Let's train our CBOW model, make _train_epoch and _validate_epoch function.  
- model.train() and model.eval() change torch mode in some parts (Dropout, BatchNorm..  etc) of the model to behave differently during inference time. 
- train model with constant learning rate first, There is lr_scheduler option which changes learning rate according to epoch level. Try the option if you are interested in. 

In [None]:
vocab_size = len(vocab.get_stoi())

model = CBOW_Model(vocab_size=vocab_size, EMBED_DIMENSION = EMBED_DIMENSION, EMBED_MAX_NORM = EMBED_MAX_NORM)
loss_function = nn.CrossEntropyLoss()
optimizer = optim.Adam(model.parameters(), lr = learning_rate)

In [None]:

class Train_CBOW:
    
    def __init__(
        self,
        model,
        epochs,
        train_dataloader,
        val_dataloader,
        loss_function,
        optimizer,
        device,
        model_dir,
        lr_scheduler = None
    ):  
        self.model = model
        self.epochs = epochs
        self.train_dataloader = train_dataloader
        self.val_dataloader = val_dataloader
        self.loss_function = loss_function
        self.optimizer = optimizer
        self.lr_scheduler = lr_scheduler
        self.device = device
        self.model_dir = model_dir

        self.loss = {"train": [], "val": []}
        self.model.to(self.device)

    def train(self):
        for epoch in range(self.epochs):
            self._train_epoch()
            self._validate_epoch()
            print(
                "Epoch: {}/{}, Train Loss={:.5f}, Val Loss={:.5f}".format(
                    epoch + 1,
                    self.epochs,
                    self.loss["train"][-1],
                    self.loss["val"][-1],
                )
            )
            if self.lr_scheduler is not None:
                self.lr_scheduler.step()


    def _train_epoch(self):
        self.model.train() # set model as train 
        loss_list = []
        # TO DO 4-1):


        # end of TO DO 
        epoch_loss = np.mean(loss_list)
        self.loss["train"].append(epoch_loss)

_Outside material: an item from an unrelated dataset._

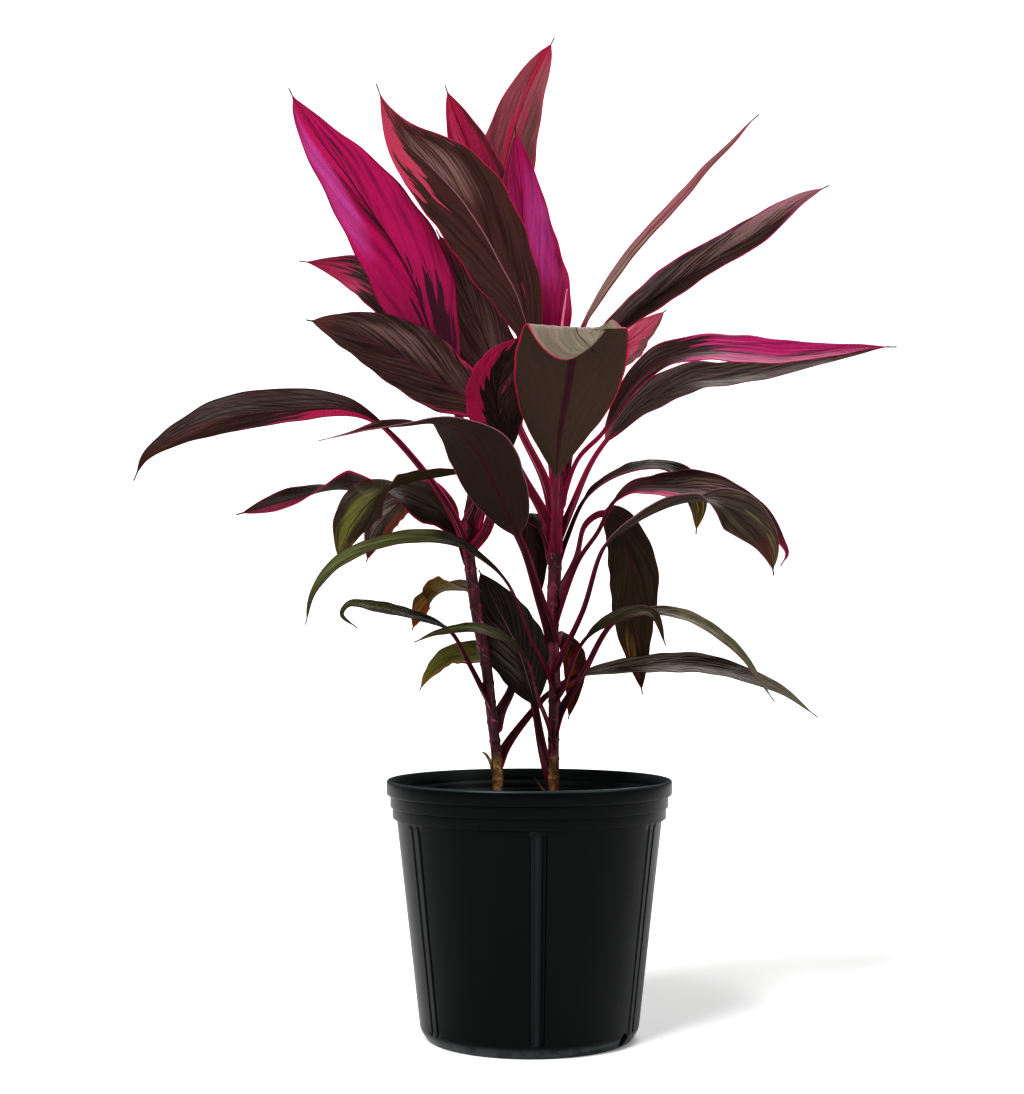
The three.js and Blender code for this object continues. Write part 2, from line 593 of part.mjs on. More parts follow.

    def _validate_epoch(self):
        self.model.eval()
        loss_list = []
        
        with torch.no_grad():
            # TO DO 4-2): 

            # end of TO DO 
        epoch_loss = np.mean(loss_list)
        self.loss["val"].append(epoch_loss)
        

    def save_model(self):
        model_path = os.path.join(self.model_dir, "model.pt")
        torch.save(self.model, model_path)

    def save_loss(self):
        loss_path = os.path.join(self.model_dir, "loss.json")
        with open(loss_path, "w") as fp:
            json.dump(self.loss, fp)

In [None]:
# Option: you could add and change lr_sceduler 
scheduler = LambdaLR(optimizer, lr_lambda = lambda epoch: 0.95 ** epoch)

In [None]:
trainer = Train_CBOW(
    model=model,
    epochs=epochs,
    train_dataloader=train_dataloader,
    val_dataloader=val_dataloader,
    loss_function=loss_function,
    optimizer=optimizer,
    lr_scheduler=None,
    device=device,
    model_dir=result_dir,
)

trainer.train()
print("Training finished.")


In [None]:
# save model
trainer.save_model()
trainer.save_loss()

vocab_path = os.path.join(result_dir, "vocab.pt")
torch.save(vocab, vocab_path)

### Result
Let's inference trained word embedding and visualize it.

In [None]:
import pandas as pd
import sys

from sklearn.manifold import TSNE
import plotly.graph_objects as go

sys.path.append("../")

In [None]:
result_dir

In [None]:
device = torch.device("cuda" if torch.cuda.is_available() else "cpu")

# reload saved model and vocab
model = torch.load(os.path.join(result_dir,"model.pt"), map_location=device)
vocab = torch.load(os.path.join(result_dir,"vocab.pt"))

# embedding is model's first layer
embeddings = list(model.parameters())[0]
embeddings = embeddings.cpu().detach().numpy()

# normalization
norms = (embeddings ** 2).sum(axis=1) ** (1 / 2)
norms = np.reshape(norms, (len(norms), 1))
embeddings_norm = embeddings / norms
embeddings_norm.shape



### 5-1) Make TSNE graph of trained embedding and color numeric values 

In [None]:
embeddings_df = pd.DataFrame(embeddings)
fig = go.Figure()
# TO DO 5-1) : make 2-d TSNE graph of all vocabs and color numeric values only



### 5-2) find top N similar words


In [None]:
def get_top_similar(word: str, vocab, embeddings_norm, topN: int = 10):
    # TO DO 5-2) : make function returning top n similiar words and similarity scores
    topN_dict = {}
    
    return topN_dict


In [None]:
for word, sim in get_top_similar("english", vocab, embeddings_norm).items():
    print("{}: {:.3f}".format(word, sim))


### Result Report

Save the colab result and submit it with your trained model and vocab file. Check one more time your submitted notebook file has result. 

You can change the CBOW model parameters Training parameters and details if you want.